Accepts the same date and experiment filters as list(), plus an optional asset_type filter ("folder" or "file").

assets_df — raw DataFrame

catalog.assets_df

The full asset catalog as a DataFrame with columns:

Column Type Description
asset_name str File or folder name (e.g. "logs", "notes.pptx")
asset_type "folder" \| "file" Whether it is a directory or a file
date_folder str \| None Top-level date folder name
experiment str \| None Depth-2 folder name
drive_path str Slash-joined path to the asset's parent folder
drive_id str Google Drive ID of this file or folder
mime_type str MIME type as reported by Drive
local_path str \| None Local path if downloaded, else None

Identifying assets

Assets are uniquely identified by (drive_path, asset_name). drive_path is the slash-joined path to the parent folder — for example a logs/ folder inside 2026-02-15_batch/reaching/ has drive_path = "2026-02-15_batch/reaching" and asset_name = "logs". This means two logs/ folders from different experiments are distinct entries with different drive_path values.

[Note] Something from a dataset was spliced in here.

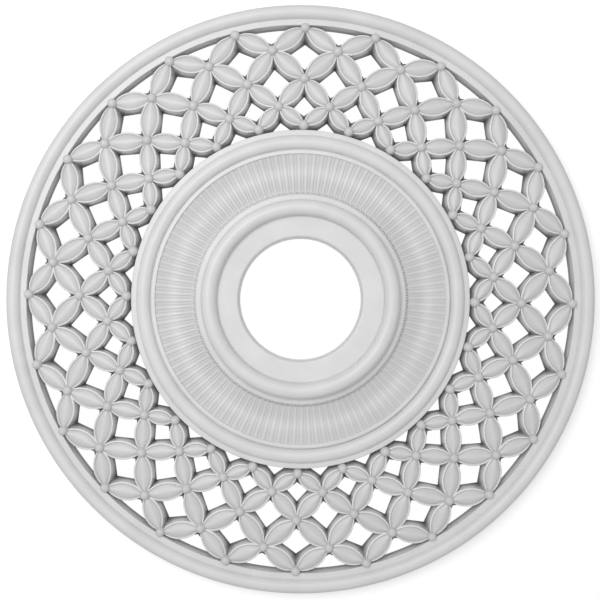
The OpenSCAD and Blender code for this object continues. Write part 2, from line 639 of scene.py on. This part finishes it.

download_asset() — explicit download

local_path = catalog.download_asset("2026-02-15_batch/reaching", "logs")

Downloads an asset to local_data_dir/assets/{drive_path}/{asset_name}:

local_data_dir/
    assets/
        2026-02-15_batch/
            reaching/
                logs/           ← entire folder subtree mirrored here
                    log_0215.txt
                notes.pptx      ← file asset

For folder assets the entire Drive subtree is downloaded recursively.

get_asset_path() — download if needed

path = catalog.get_asset_path("2026-02-15_batch/reaching", "logs")

Returns the local path for an asset, triggering a download if it isn't already available locally or if the recorded path no longer exists on disk.